They Just Don’t Get It
By Nadir Khan, PhD
Alta Loma, CA

 

This past weekend was extremely exciting and promising for Pakistan and its future. The atmosphere is abuzz and there is a freshness in the air. The future suddenly started to look bright and glorious.

All of us do things without realizing how an action might unfold and what it may bring about. Benazir Bhutto and her Mr. Ten Percent husband thought that by making an agreement with Musharraf about their future by promulgation of a National Reconciliation Ordinance (NRO) they will return home, get elected and live happily thereafter.

But history had some other ideas and outcome in mind. Musharraf was removed, Benazir was assassinated, and lo and behold, Mr. Ten Percent became the resident of the Presidential Palace. No matter how cunning, shrewd, and ruthless Zardari may be, he is not very bright and certainly not a good student of history and not aware of changes in the air.

Pakistan ’s biggest tragedy, from its very inception, has been an antiquated and recalcitrant feudal system which has successfully kept the country backward. The lip service to democracy has been considered sufficient to maintain their stranglehold on the economic, political, and social life of a very promising country. Later on, the armed forces became co-conspirators in this tragic situation.

Citizens were treated as serfs, subjects, and vassals. Except for some urban areas, most of the country kept electing members of the same few families to decide our future. But they were not interested in us. They were interested in their own future. The middle class has literally disappeared. Pakistan was looking more like Haiti.

At least the armed forces are giving the impression of returning to their barracks. But the feudal system is still well entrenched and looking like a cemetery refusing to move. The only hopeful sign on the horizon is an independent judiciary, the heart throb of any vibrant polity. But hollow claims of respect for the judiciary are neither sufficient nor rewarding. Implementation of judicial decisions is what counts.

When the president and his cronies defy the highest court in the land, when the Governor of Punjab says that he is going to fly a kite during Basant despite the decision of the Lahore High Court not to do that, it does not say much about the rule of law. Whatever happened to Moral Authority?

There are two hopeful signs: the presence of a an honest and independent judiciary which is carefully navigating its way through the morass and a vibrant and vigilant media. The third and the most significant stage of public awareness is still in its nascent and growing pain period. The politicians have abundantly shown their contempt for everything decent and good in the country. It is incredible that in a country of 170 million people, we can have these corrupt and incompetent toadies leading the Land of the Pure.
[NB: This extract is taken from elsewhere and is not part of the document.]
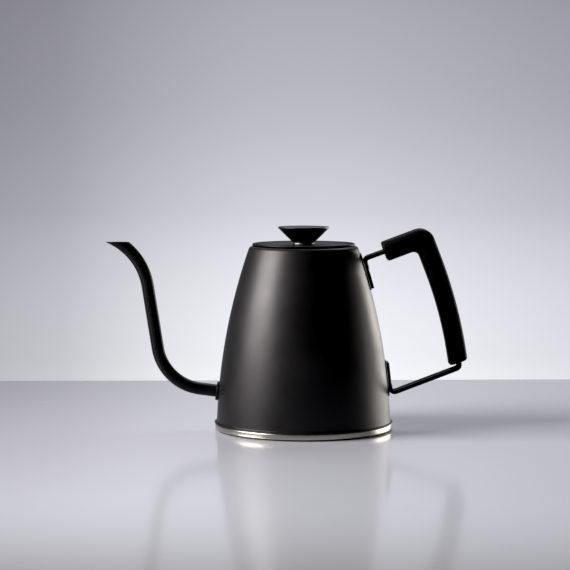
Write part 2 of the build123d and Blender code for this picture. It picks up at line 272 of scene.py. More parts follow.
# %% Give the frame its finishes
def dress(piece, slot, look=None):
    """Gives a piece the finish of its slot, or another look for that slot."""
    piece.data.materials.clear()
    piece.data.materials.append(finishes[look or slot])


FINISH_OF = {
    "base_pan": "satin_steel", "base_cap": "cap_steel", "heat_spreader": "aluminium",
    "grip_half_left": "grip_resin", "grip_half_right": "grip_resin", "grip_screws": "screw_steel",
    "lid_skirt": "satin_steel", "knob_washer": "polished_steel", "lid_knob": "knob_resin",
    "knob_insert": "brass", "knob_screw": "screw_steel", "knob_lock_washer": "screw_steel",
}
for name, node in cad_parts.items():
    dress(node, FINISH_OF.get(name, "black_coating"))
print("dressed pieces:", len(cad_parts))

# %% [markdown]
# ## Helpers for modelling
# Most pieces here are made in one of two ways. A round piece is half of its outline, drawn
# point by point and turned about the axis, as a potter or a lathe makes it. A bent piece is a
# ring that is carried along a line of straight runs and bends, as a tube bender makes it.
# Outlines are written as (x, z) points in millimetres, and `arc` gives the points of a curve.


# %% Outline helpers
def arc(centre, radius, start, end, steps=8):
    """Points on an arc in mm, from one heading in degrees to another."""
    headings = [radians(start + (end - start) * step / steps) for step in range(steps + 1)]
    return [(centre[0] + radius * cos(h), centre[1] + radius * sin(h)) for h in headings]


def heading_of(start, end):
    return degrees(atan2(end[1] - start[1], end[0] - start[0]))


def along(start, heading, length):
    """The point at a distance from start, towards a heading in degrees."""
    return (start[0] + length * cos(radians(heading)), start[1] + length * sin(radians(heading)))


def bend_at(before, corner, after, radius):
    """How a path bends at a corner: where the bend starts, its centre, its turn, where it ends."""
    heading = heading_of(before, corner)
    turn_by = (heading_of(corner, after) - heading + 180) % 360 - 180
    reach = radius * tan(radians(abs(turn_by)) / 2)
    start = along(corner, heading, -reach)
    centre = along(start, heading + copysign(90, turn_by), radius)
    return start, centre, turn_by, along(corner, heading + turn_by, reach)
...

If this is the cream of the crop, it does not say much about the crop.

The last and most important stage is waiting in the wings: a revolt on the part of ordinary citizens to decide to throw these midgets out and to elect an entirely new and fresh leadership with a vision to make Pakistan what it was meant to be -- a modern, progressive Muslim state leading the Ummah to a different and higher level of achievement.

 

Let us tell these petty politicians that they can no longer hide anymore behind constitutional immunity, that it is a country of laws and not of men, that the days of accountability and transparency are here and the days of vaderas and feudal lords are over and done away with. And those who do not heed the call of the times are going to be relegated to the dustbin of history.